Binyam Mohamed, 31, who lived in north Kensington, west London, is being held in Guantanamo Bay and will be flown to a UK a military air base. The Ethiopian refugee has been held at the US military detention centre on Cuba since September 2004.
He went on a hunger strike for more than a month at the start of this year and was described by his legal team as “close to starvation”. A team of British officials who travelled to Guantanamo Bay last weekend said he was well enough to travel back to the UK.
The Government had been pressing the Bush administration for Mr Mohamed’s release but only made headway in the case after Mr Obama’s election to office.

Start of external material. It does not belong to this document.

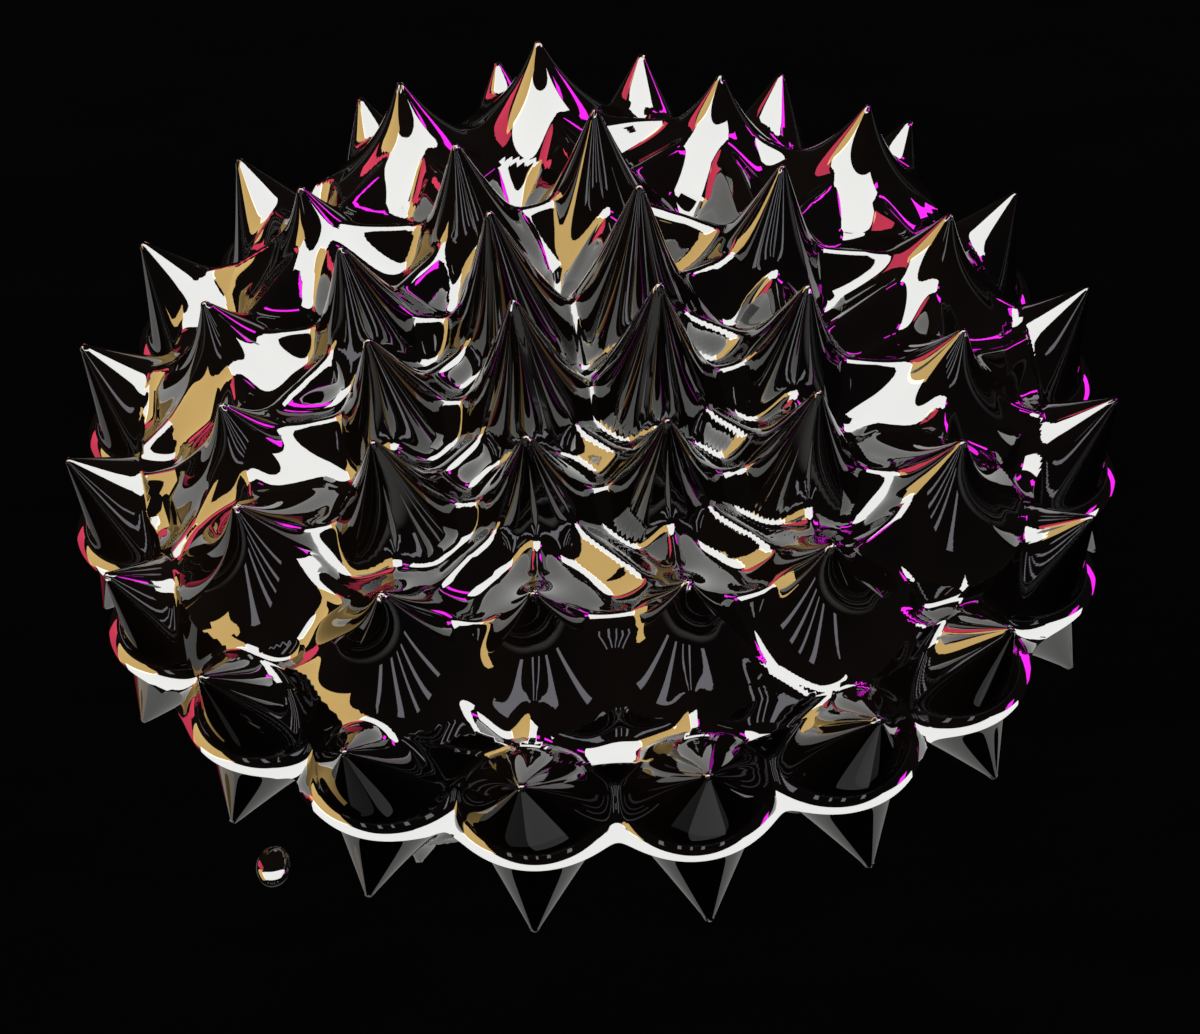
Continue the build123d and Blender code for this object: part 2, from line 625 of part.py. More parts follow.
def spike_solid(tip_half_angle, depth, base_r):
    """An upright spike, its rounded tip's top at the origin, that flares out to base_r at depth."""
    slope = radians(tip_half_angle)
    touch = (TIP_R * cos(slope), -TIP_R + TIP_R * sin(slope))
    middle = (slope + pi / 2) / 2
    with BuildPart() as spike:
        with BuildSketch(Plane.XZ):
            with BuildLine():
                ThreePointArc((0, 0), (TIP_R * cos(middle), -TIP_R + TIP_R * sin(middle)), touch)
                TangentArc(touch, (base_r, -depth), tangent=(sin(slope), -cos(slope)))
                Polyline((base_r, -depth), (0, -depth), (0, 0))
            make_face()
        revolve(axis=Axis.Z)
    return spike.part


spikes = []
for ring, tip_height, lean, tip_half_angle, depth, base_r in RINGS:
    spike = spike_solid(tip_half_angle, depth, base_r)
    for azimuth, radius in ring:
        x, y = on_circle(radius, azimuth)
        x_lean, y_lean = on_circle(sin(radians(lean)), azimuth)
        up = (x_lean, y_lean, cos(radians(lean)))
        spikes.append(spike.moved(Plane((x, y, FLOOR_Z + tip_height), z_dir=up).location))

with BuildPart() as ferrofluid:
    with BuildSketch(Plane.XZ):
        with BuildLine():
            crown = (0, FLOOR_Z + POOL_CROWN)
            pool_edge = (POOL_EDGE_R, FLOOR_Z + POOL_EDGE_TOP)
            ThreePointArc(crown, (POOL_EDGE_R / 2, FLOOR_Z + POOL_CROWN - 0.8), pool_edge)
            Polyline(pool_edge, (POOL_R, FLOOR_Z), (0, FLOOR_Z), crown)
        make_face()
    revolve(axis=Axis.Z)
    add(spikes)
    with Locations((*DROPLET_AT, FLOOR_Z)):
        Sphere(DROPLET_R)
    split(bisect_by=Plane.XY.offset(FLOOR_Z), keep=Keep.TOP)
finish_part(ferrofluid, "ferrofluid")
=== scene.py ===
from math import cos, pi, radians, sin, sqrt, tan

import bpy
import numpy as np
from mathutils import Matrix, Vector


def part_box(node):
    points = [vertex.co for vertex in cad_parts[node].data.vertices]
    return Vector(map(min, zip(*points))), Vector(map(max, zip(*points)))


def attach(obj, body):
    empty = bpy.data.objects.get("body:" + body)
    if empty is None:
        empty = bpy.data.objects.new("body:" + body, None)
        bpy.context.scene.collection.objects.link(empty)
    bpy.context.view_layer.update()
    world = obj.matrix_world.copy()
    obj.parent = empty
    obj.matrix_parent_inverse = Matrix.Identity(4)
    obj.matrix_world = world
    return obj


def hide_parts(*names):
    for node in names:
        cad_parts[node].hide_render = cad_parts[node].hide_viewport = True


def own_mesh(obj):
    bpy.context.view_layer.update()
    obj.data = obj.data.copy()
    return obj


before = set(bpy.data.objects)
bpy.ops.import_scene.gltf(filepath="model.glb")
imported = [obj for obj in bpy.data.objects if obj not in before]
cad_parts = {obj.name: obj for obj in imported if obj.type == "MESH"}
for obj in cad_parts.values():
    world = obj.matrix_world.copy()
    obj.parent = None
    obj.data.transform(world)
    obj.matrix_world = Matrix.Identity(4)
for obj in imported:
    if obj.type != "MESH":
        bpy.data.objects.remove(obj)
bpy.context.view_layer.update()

# A ferrofluid desk sculpture: black magnetic liquid that stands in spikes on a black glass dish. Metres, +Z
# up, with the viewer on the -Y side. The liquid's surface is worked out in millimetres over the dish's floor.

MM = 0.001
FLOOR_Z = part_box("ferrofluid")[0].z
SHAFT_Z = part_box("drive_shaft")[0].lerp(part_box("drive_shaft")[1], 0.5).z

# ---- the spikes ----
# Each ring lists the azimuth of its tips in degrees, from the front (-Y) towards the right, and their
# distance from the middle, as in the CAD model. The outer ring is even. The inner three were not chosen by
# hand: they are rounded from a fit that another program made.
OUTER_COUNT, OUTER_FIRST, OUTER_R = 20, -8.5, 29.8
OUTER_RING = [(OUTER_FIRST + 360 / OUTER_COUNT * i, OUTER_R) for i in range(OUTER_COUNT)]
SECOND_RING = [
    (351, 21.5), (12, 21.5), (32, 22.5), (58, 23), (80, 21), (106, 22), (133, 24), (156, 22),
    (185, 24.5), (207, 23.5), (235, 20), (265, 21.5), (288, 21), (307, 23.5), (332, 23.5),
]
THIRD_RING = [
    (346, 14), (17, 13.5), (46, 16.5), (75, 12.5), (121, 13.5),
    (175, 13), (214, 12.5), (262, 13.5), (296, 13), (320, 17.5),
]
INNER_RING = [(330, 7.5), (34, 7), (125, 4), (262, 5)]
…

Mr Mohamed has said that he falsely confessed to a radioactive “dirty bomb” plot while being tortured in Morocco, and claimed that Britain was complicit in his rendition and torture.
The torture allegations are at the heart of a continuing legal row after High Court judges complained that David Miliband, the Foreign Secretary, had blocked them, for national security reasons, from making documents relating to his case public.
The Attorney General is consulting the Director of Public Prosecutions over whether to order a criminal investigation into claims that intelligence and security agents were involved in torturing him. The US Department of Justice declined to comment on the individual case of Mr Mohamed.
A spokesman for the department said: “As a matter of policy, we do not comment on the transfer of any detainee, unless and until a transfer has actually occurred. A comprehensive inter-agency review of each of the detainees at Guantanamo is under way, and we do not want to prejudge the outcome of that review. However, we will undoubtedly need the assistance of our close friends and allies as we work towards closing Guantanamo.”
Mr Mohamed’s lawyer, Clive Stafford Smith, head of a legal charity called Reprieve, welcomed the news that his client was returning to Britain. He said: “This is truly wonderful news for Binyam Mohamed, who wants nothing more than to return to normal life in Britain. The Foreign Office have worked long and hard to secure Binyam’s release from Guantanamo Bay. We thank them for their efforts on Binyam’s behalf and to those in the Obama administration who assisted them.”
Amnesty International called on the Government to press for the release of other Guantanamo Bay detainees with links to the UK. Mr Mohamed is one of three remaining detainees who claim British residency and are held in the camp.